医者は俺の治療を終え部屋の隅に戻って行った。


傷口の血は止まったが斬られた腕がズキズキと痛む。


「宰相よ。竜神ルーペアトが全国民に送ったメッセージを、そこにいる馬鹿息子とその嫁に読んで聞かせろ」


「はい、陛下」


宰相が俺の前に来て手に持っていた巻物を広げる。


「陛下の命により、竜神ルーペアト様の神託を読ませていただきます。

『あー、あー。

 この国の民よ、久しぶり〜。

 僕と交流のあった民は二百年以上前に死んじゃったからはじめましてかな?

 君たちが竜神と呼んでいるルーペアトだよ。

 前置きはすっ飛ばして単刀直入に言うね。

 君たちは僕が加護を与えた少女エルマを蔑ろにしてきたね。

 教会は彼女が孤児であることにつけ込み王室に内緒で貴族の治療をさせ、多額の治療費を受け取っていた。
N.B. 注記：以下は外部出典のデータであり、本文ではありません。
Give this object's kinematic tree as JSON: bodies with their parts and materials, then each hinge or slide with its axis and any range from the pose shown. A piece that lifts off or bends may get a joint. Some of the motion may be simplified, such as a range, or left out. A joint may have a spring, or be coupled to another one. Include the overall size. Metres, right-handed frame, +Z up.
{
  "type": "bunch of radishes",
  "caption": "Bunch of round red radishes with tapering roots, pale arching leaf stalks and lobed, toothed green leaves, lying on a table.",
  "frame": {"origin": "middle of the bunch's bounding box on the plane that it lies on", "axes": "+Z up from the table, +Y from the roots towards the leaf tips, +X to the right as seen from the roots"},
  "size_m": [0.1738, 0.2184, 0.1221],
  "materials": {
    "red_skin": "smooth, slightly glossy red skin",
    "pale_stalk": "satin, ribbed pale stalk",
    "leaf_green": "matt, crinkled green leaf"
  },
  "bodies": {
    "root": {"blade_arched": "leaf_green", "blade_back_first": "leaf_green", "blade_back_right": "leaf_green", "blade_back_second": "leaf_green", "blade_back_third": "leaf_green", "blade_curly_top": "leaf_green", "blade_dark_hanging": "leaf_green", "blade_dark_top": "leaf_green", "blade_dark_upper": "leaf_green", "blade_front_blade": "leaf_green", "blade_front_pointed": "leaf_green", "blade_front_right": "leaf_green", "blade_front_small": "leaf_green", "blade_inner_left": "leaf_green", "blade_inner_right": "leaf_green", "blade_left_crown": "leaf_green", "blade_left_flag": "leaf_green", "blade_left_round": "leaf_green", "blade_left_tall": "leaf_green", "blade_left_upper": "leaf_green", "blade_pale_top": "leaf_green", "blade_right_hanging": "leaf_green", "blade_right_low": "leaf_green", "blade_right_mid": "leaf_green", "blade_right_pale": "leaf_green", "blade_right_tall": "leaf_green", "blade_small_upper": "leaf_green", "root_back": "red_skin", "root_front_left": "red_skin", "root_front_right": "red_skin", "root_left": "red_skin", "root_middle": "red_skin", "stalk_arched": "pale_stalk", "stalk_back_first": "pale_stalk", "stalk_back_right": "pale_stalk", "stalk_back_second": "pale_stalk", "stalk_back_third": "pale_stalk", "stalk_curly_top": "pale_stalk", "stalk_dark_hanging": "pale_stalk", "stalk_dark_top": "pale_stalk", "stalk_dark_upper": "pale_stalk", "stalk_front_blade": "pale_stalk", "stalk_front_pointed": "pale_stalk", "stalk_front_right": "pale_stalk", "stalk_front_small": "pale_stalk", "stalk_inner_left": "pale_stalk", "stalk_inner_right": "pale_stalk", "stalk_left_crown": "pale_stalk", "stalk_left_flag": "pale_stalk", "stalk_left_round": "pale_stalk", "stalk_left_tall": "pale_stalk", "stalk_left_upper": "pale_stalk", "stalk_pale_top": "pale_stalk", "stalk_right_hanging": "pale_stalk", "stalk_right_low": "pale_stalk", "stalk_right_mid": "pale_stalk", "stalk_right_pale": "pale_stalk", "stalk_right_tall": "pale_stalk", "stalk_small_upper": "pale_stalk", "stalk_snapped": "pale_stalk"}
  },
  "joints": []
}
【孤児であるお前を引き取ってやったのは誰だと思っている。

 お前が治療を断れば孤児院がいくつも潰れお前と同じ身の上の子供たちが路頭に迷うことになるぞ】

と言って彼女を脅してね。

 王族はエルマの力を取り込むために彼女を馬鹿王太子の婚約者にした。

 馬鹿王太子は彼女のための予算で伯爵令嬢に宝石やドレスを買ってプレゼントし、予算が足りなくなったら公費に手を付けその罪を彼女になすりつけた。

 それから王太子の仕事を彼女にやらせていた。

 王室の使用人は【平民の孤児のくせに】と言って彼女を見下し、彼女の部屋を掃除しないし、冷えたご飯を出すし、バスタブには真冬でも水を入れた。
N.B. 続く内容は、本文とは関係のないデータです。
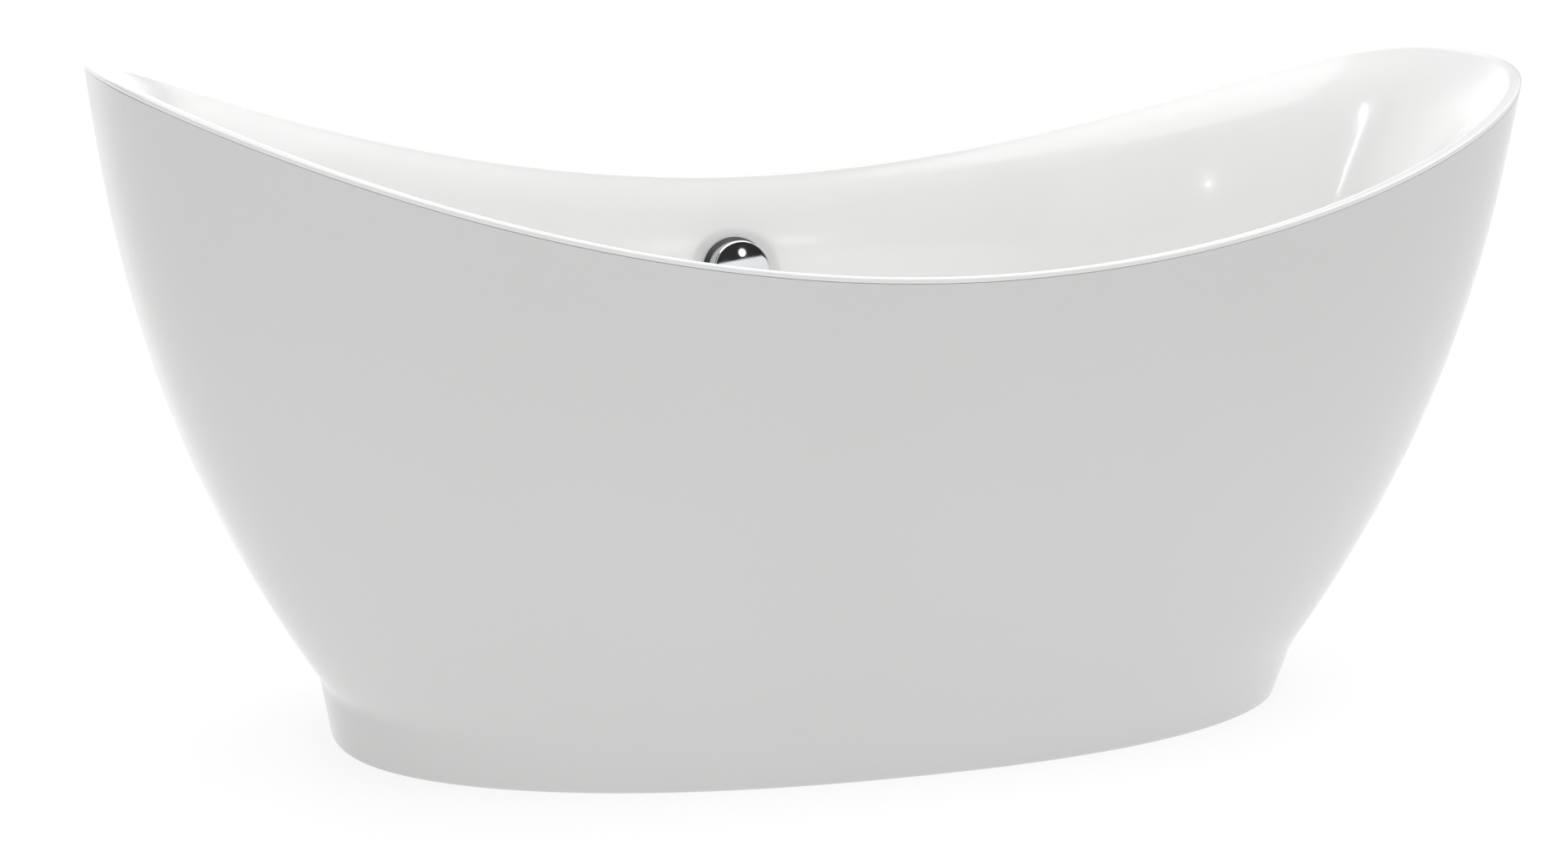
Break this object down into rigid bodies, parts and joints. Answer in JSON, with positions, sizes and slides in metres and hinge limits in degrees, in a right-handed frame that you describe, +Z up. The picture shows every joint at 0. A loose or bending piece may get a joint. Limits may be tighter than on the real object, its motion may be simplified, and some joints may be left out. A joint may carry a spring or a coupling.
{
  "type": "freestanding bathtub",
  "caption": "Double-slipper acrylic bath with a one-piece skirt on an upright plinth, levelling feet on a steel frame, and a knob-operated pop-up drain with overflow.",
  "frame": {"origin": "centre of the footprint, on the floor", "axes": "+X along the bath, +Y towards the wall with the overflow, +Z up"},
  "size_m": [1.7192, 0.8002, 0.784],
  "materials": {
    "shell_acrylic": "glossy white acrylic skirt",
    "basin_acrylic": "glossy white acrylic, glass-fibre backed behind",
    "chrome": "bright chrome plate",
    "frame_steel": "black painted welded steel",
    "zinc_steel": "bright zinc plate",
    "brass": "plain turned brass",
    "plywood": "bare plywood",
    "rubber": "black moulded rubber",
    "black_plastic": "black moulded plastic",
    "cable_plastic": "grey-black cable sheath",
    "white_plastic": "off-white flexible overflow pipe"
  },
  "bodies": {
    "bath": {"outer_shell": "shell_acrylic", "basin": "basin_acrylic", "base_board": "plywood", "frame_rail_front": "frame_steel", "frame_rail_rear": "frame_steel", "frame_cross_left": "frame_steel", "frame_cross_right": "frame_steel", "drain_flange": "chrome", "drain_flange_seal": "rubber", "drain_body_seal": "rubber", "drain_body": "black_plastic", "tailpiece": "brass", "tailpiece_slip_nut": "chrome", "lever_seal": "rubber", "cable_sheath": "cable_plastic", "overflow_body": "black_plastic", "overflow_gasket": "rubber", "overflow_clamp_flange": "chrome", "overflow_screw_left": "zinc_steel", "overflow_screw_right": "zinc_steel", "overflow_pipe": "white_plastic", "pipe_clamp_lower": "zinc_steel", "pipe_clamp_upper": "zinc_steel", "board_screw_1": "zinc_steel", "foot_1_weld_nut": "frame_steel", "foot_1_lock_nut": "zinc_steel", "board_screw_2": "zinc_steel", "foot_2_weld_nut": "frame_steel", "foot_2_lock_nut": "zinc_steel", "board_screw_3": "zinc_steel", "foot_3_weld_nut": "frame_steel", "foot_3_lock_nut": "zinc_steel", "board_screw_4": "zinc_steel", "foot_4_weld_nut": "frame_steel", "foot_4_lock_nut": "zinc_steel"},
    "knob": {"overflow_knob": "chrome", "knob_spindle": "black_plastic"},
    "plug": {"plug_cap": "chrome", "plug_seal": "rubber", "plug_stem": "brass", "plug_stem_nut": "brass"},
    "lever": {"lift_lever": "brass", "lever_arm": "black_plastic"},
    "cable_low_end": {"cable_wire_lower": "zinc_steel"},
    "cable_high_end": {"cable_wire_upper": "zinc_steel"},
    "foot_1_base": {"foot_1_pad": "black_plastic"},
    "foot_1_screw": {"foot_1_stud": "zinc_steel"},
    "foot_2_base": {"foot_2_pad": "black_plastic"},
    "foot_2_screw": {"foot_2_stud": "zinc_steel"},
    "foot_3_base": {"foot_3_pad": "black_plastic"},
    "foot_3_screw": {"foot_3_stud": "zinc_steel"},
    "foot_4_base": {"foot_4_pad": "black_plastic"},
    "foot_4_screw": {"foot_4_stud": "zinc_steel"}
  },
  "joints": [
    {"name": "knob_turn", "type": "hinge", "parent": "bath", "child": "knob", "pos_m": [0, 0.33955, 0.474], "axis": [0, -0.9744, 0.225], "range_deg": [0, 110]},
    {"name": "cable_high_pull", "type": "slide", "parent": "bath", "child": "cable_high_end", "axis": [0, 0.225, 0.9744], "range_m": [0, 0.0193]},
    {"name": "cable_low_pull", "type": "slide", "parent": "bath", "child": "cable_low_end", "axis": [0, 1, 0], "range_m": [0, 0.0193]},
    {"name": "lever_rock", "type": "hinge", "parent": "bath", "child": "lever", "pos_m": [0, -0.02, 0.1], "axis": [1, 0, 0], "range_deg": [0, 29.05]},
    {"name": "plug_lift", "type": "slide", "parent": "bath", "child": "plug", "axis": [0, 0, 1], "range_m": [0, 0.0101]},
    {"name": "foot_1_travel", "type": "slide", "parent": "bath", "child": "foot_1_base", "axis": [0, 0, -1], "range_m": [0, 0.0175]},
    {"name": "foot_1_turn", "type": "hinge", "parent": "foot_1_base", "child": "foot_1_screw", "pos_m": [-0.42, -0.15, 0.06], "axis": [0, 0, -1], "range_deg": [0, 3600]},
    {"name": "foot_2_travel", "type": "slide", "parent": "bath", "child": "foot_2_base", "axis": [0, 0, -1], "range_m": [0, 0.0175]},
    {"name": "foot_2_turn", "type": "hinge", "parent": "foot_2_base", "child": "foot_2_screw", "pos_m": [0.42, -0.15, 0.06], "axis": [0, 0, -1], "range_deg": [0, 3600]},
    {"name": "foot_3_travel", "type": "slide", "parent": "bath", "child": "foot_3_base", "axis": [0, 0, -1], "range_m": [0, 0.0175]},
    {"name": "foot_3_turn", "type": "hinge", "parent": "foot_3_base", "child": "foot_3_screw", "pos_m": [0.42, 0.15, 0.06], "axis": [0, 0, -1], "range_deg": [0, 3600]},
    {"name": "foot_4_travel", "type": "slide", "parent": "bath", "child": "foot_4_base", "axis": [0, 0, -1], "range_m": [0, 0.0175]},
    {"name": "foot_4_turn", "type": "hinge", "parent": "foot_4_base", "child": "foot_4_screw", "pos_m": [-0.42, 0.15, 0.06], "axis": [0, 0, -1], "range_deg": [0, 3600]}
  ],
  "couplings": [
    {"joint": "cable_high_pull", "follows": "knob_turn", "m_per_rad": 0.01},
    {"joint": "cable_low_pull", "follows": "knob_turn", "m_per_rad": 0.01},
    {"joint": "lever_rock", "follows": "knob_turn", "ratio": 0.26364},
    {"joint": "plug_lift", "follows": "knob_turn", "m_per_rad": 0.005209},
    {"joint": "foot_1_turn", "follows": "foot_1_travel", "rad_per_m": 3590.4},
    {"joint": "foot_2_turn", "follows": "foot_2_travel", "rad_per_m": 3590.4},
    {"joint": "foot_3_turn", "follows": "foot_3_travel", "rad_per_m": 3590.4},
    {"joint": "foot_4_turn", "follows": "foot_4_travel", "rad_per_m": 3590.4}
  ]
}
 平民は【平民の出のくせに俺たちの治療をしないケチ聖女】と言って彼女を罵った』」


宰相が読み上げた内容の中には俺の知らないこともあり、エルマが使用人にまで邪険にされていたとを俺はこのとき初めて知った。


俺はあいつのことに興味がなかったから。


「竜神ルーペアト様のお言葉はまだ続きます。

 むしろここからが本題です。

『僕は心優しい彼女に幸せになって欲しかった。

 だから彼女に光魔法を授けた。

 だけどその結果彼女は汚い大人に利用され傷ついただけだった。

 だから僕は彼女から光魔法を取り上げ保護することにしたんだ。

 彼女の代わりに王太子と幼い頃から両思いだった伯爵令嬢に光魔法を授けてね。

 光魔法を失ったエルマはすぐに僕が保護したから、君たちがエルマだと思って接していたのは彼女に化けた僕だよ。

 真冬の水風呂に冷えきった腐りかけのご飯。

 王太子から回された大量の仕事の処理。

 光魔法を失ったことを責める教会の関係者。

 光魔法を失った途端ゴミを見る目を向けてきた国王や大臣たち。

 それからパーティで王太子と伯爵令嬢に冤罪をかけられ、パーティに参加した貴族からは冷ややかな視線を向けられ、一部の貴族からは罵詈雑言を浴びせられた』」


宰相はそこまで読んでふーと大きく息を吐いた。